Getting Started With Kubebuilder

You’ll typically see two ways to work with Kubernetes Operators:

Kubebuilder
The Operator Framework

Both are popular, but it does appear that Kubebuilder is used a bit more. For example, Kubebuilder is the backend for Cluster API.

The thing is, Kubebuilder is a huge topic. In fact, there’s an entire book on it: https://book.kubebuilder.io/quick-start.html. Because of that, this section will go over what you’ll need to get started with Kubebuilder. Otherwise, it’ll end up being 40+ pages long.

First, install Kubebuilder.

curl -L -o kubebuilder "https://go.kubebuilder.io/dl/latest/$(go env GOOS)/$(go env GOARCH)"
chmod +x kubebuilder && mv kubebuilder /usr/local/bin/

Next, initialize Kubebuilder. This will initialize the project and give you template code to work with so you don’t have to start from scratch. In this case, the domain and repo are specified, but you can use your own.

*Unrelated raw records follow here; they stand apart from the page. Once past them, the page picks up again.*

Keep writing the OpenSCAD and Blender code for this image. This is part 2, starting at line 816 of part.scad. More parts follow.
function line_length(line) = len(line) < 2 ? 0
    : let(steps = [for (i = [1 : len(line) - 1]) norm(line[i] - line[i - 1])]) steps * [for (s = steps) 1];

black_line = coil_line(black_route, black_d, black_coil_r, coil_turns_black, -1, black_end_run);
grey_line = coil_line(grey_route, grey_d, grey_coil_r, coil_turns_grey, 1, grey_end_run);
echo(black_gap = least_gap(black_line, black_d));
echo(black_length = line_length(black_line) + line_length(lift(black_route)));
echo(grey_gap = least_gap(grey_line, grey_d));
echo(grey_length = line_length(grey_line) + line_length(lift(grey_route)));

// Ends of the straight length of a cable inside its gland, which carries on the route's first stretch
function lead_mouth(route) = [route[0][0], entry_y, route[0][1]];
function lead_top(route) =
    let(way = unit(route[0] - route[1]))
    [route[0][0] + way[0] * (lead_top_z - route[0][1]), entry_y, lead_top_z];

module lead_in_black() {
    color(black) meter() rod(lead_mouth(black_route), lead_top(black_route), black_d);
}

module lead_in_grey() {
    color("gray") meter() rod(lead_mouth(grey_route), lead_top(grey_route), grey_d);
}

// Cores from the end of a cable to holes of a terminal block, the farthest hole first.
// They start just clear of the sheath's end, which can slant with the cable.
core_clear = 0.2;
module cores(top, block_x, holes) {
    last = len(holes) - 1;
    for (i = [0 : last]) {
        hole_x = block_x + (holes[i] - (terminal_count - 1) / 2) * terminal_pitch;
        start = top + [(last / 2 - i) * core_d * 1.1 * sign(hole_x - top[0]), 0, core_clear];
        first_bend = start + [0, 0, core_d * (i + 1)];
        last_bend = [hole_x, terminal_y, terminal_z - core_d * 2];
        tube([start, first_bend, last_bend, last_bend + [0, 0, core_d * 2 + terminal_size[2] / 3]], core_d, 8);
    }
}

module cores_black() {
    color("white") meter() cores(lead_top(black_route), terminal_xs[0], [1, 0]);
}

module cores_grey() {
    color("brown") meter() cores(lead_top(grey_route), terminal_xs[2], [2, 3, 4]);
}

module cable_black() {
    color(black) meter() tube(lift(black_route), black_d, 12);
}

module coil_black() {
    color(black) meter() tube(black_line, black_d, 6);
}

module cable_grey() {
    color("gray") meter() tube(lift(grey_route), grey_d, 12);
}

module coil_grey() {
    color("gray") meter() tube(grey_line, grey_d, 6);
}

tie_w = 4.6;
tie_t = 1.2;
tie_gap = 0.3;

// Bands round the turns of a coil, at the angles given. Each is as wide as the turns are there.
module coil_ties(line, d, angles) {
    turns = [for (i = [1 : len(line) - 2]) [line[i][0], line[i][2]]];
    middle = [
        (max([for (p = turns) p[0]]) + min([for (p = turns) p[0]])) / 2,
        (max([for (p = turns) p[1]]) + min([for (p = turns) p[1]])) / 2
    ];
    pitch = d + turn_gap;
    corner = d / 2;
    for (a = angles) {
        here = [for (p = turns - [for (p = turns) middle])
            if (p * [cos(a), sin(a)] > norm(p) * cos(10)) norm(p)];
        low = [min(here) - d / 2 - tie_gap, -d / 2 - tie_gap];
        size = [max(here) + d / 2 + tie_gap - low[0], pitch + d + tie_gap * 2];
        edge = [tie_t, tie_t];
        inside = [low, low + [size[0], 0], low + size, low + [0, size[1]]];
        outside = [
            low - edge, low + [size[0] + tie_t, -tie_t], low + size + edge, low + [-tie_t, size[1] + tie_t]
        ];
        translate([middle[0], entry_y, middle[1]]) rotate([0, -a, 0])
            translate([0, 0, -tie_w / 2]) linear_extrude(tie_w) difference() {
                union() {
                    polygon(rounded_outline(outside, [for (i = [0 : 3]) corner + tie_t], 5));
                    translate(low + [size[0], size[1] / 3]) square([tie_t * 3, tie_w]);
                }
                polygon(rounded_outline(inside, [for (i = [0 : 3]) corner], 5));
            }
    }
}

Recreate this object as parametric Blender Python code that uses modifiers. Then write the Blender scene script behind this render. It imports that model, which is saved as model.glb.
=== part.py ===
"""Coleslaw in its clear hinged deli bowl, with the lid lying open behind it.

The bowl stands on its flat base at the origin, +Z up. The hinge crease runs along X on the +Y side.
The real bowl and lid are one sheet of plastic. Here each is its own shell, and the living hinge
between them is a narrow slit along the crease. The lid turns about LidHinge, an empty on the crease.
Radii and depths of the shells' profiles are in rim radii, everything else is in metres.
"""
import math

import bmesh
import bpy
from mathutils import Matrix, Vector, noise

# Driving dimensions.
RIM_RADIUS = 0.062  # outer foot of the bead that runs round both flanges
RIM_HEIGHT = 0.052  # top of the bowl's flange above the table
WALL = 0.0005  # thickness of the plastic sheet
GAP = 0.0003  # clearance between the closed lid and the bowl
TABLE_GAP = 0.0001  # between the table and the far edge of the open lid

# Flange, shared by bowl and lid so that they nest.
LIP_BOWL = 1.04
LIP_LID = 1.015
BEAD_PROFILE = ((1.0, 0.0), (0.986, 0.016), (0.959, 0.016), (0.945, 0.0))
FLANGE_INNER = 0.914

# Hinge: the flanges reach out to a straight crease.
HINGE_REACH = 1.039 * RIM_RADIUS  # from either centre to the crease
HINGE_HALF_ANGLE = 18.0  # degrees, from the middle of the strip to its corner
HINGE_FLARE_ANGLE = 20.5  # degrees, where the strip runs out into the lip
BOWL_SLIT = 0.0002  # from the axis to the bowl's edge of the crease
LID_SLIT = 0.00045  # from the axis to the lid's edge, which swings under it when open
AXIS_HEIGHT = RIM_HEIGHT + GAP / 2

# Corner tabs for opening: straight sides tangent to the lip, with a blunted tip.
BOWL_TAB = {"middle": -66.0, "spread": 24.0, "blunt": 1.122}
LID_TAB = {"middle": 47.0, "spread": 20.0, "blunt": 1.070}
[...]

kubebuilder init --domain simplyanengineer.com --repo github.com/adminturneddevops/mikesapi

Once the project is initialized, it’s time to create your group and API/object. Much like how the Deployment object is part of the apps/v1 Core API Group, you’re using the below command (kubebuilder create api to create your own group and object/kind.

kubebuilder create api --group simplyanengineer.com --version v1 --kind MikesAPI

After that, you’ll see the new project created along with the templates that you need to use Kubebuilder for your API purposes.

Open up api/v1/filename_types.go. Once you do that, you’ll see a type called YourAPINameSpec that’s defined as a Struct. This is where you begin to specify the maps/lists that you’re passing into the Kubernetes object that you’re creating.

For example, in a Kubernetes Deployment Manifest spec, there’s a section for image to specify your container image for the Kubernetes Pod. The below section is where that image map would be specified.

Under the controllers directory is where you’ll find the core template to start your reconciliation steps. Reconciliation is the loop that’s constantly iterated over to confirm that the current state of your Kubernetes object is the desired state.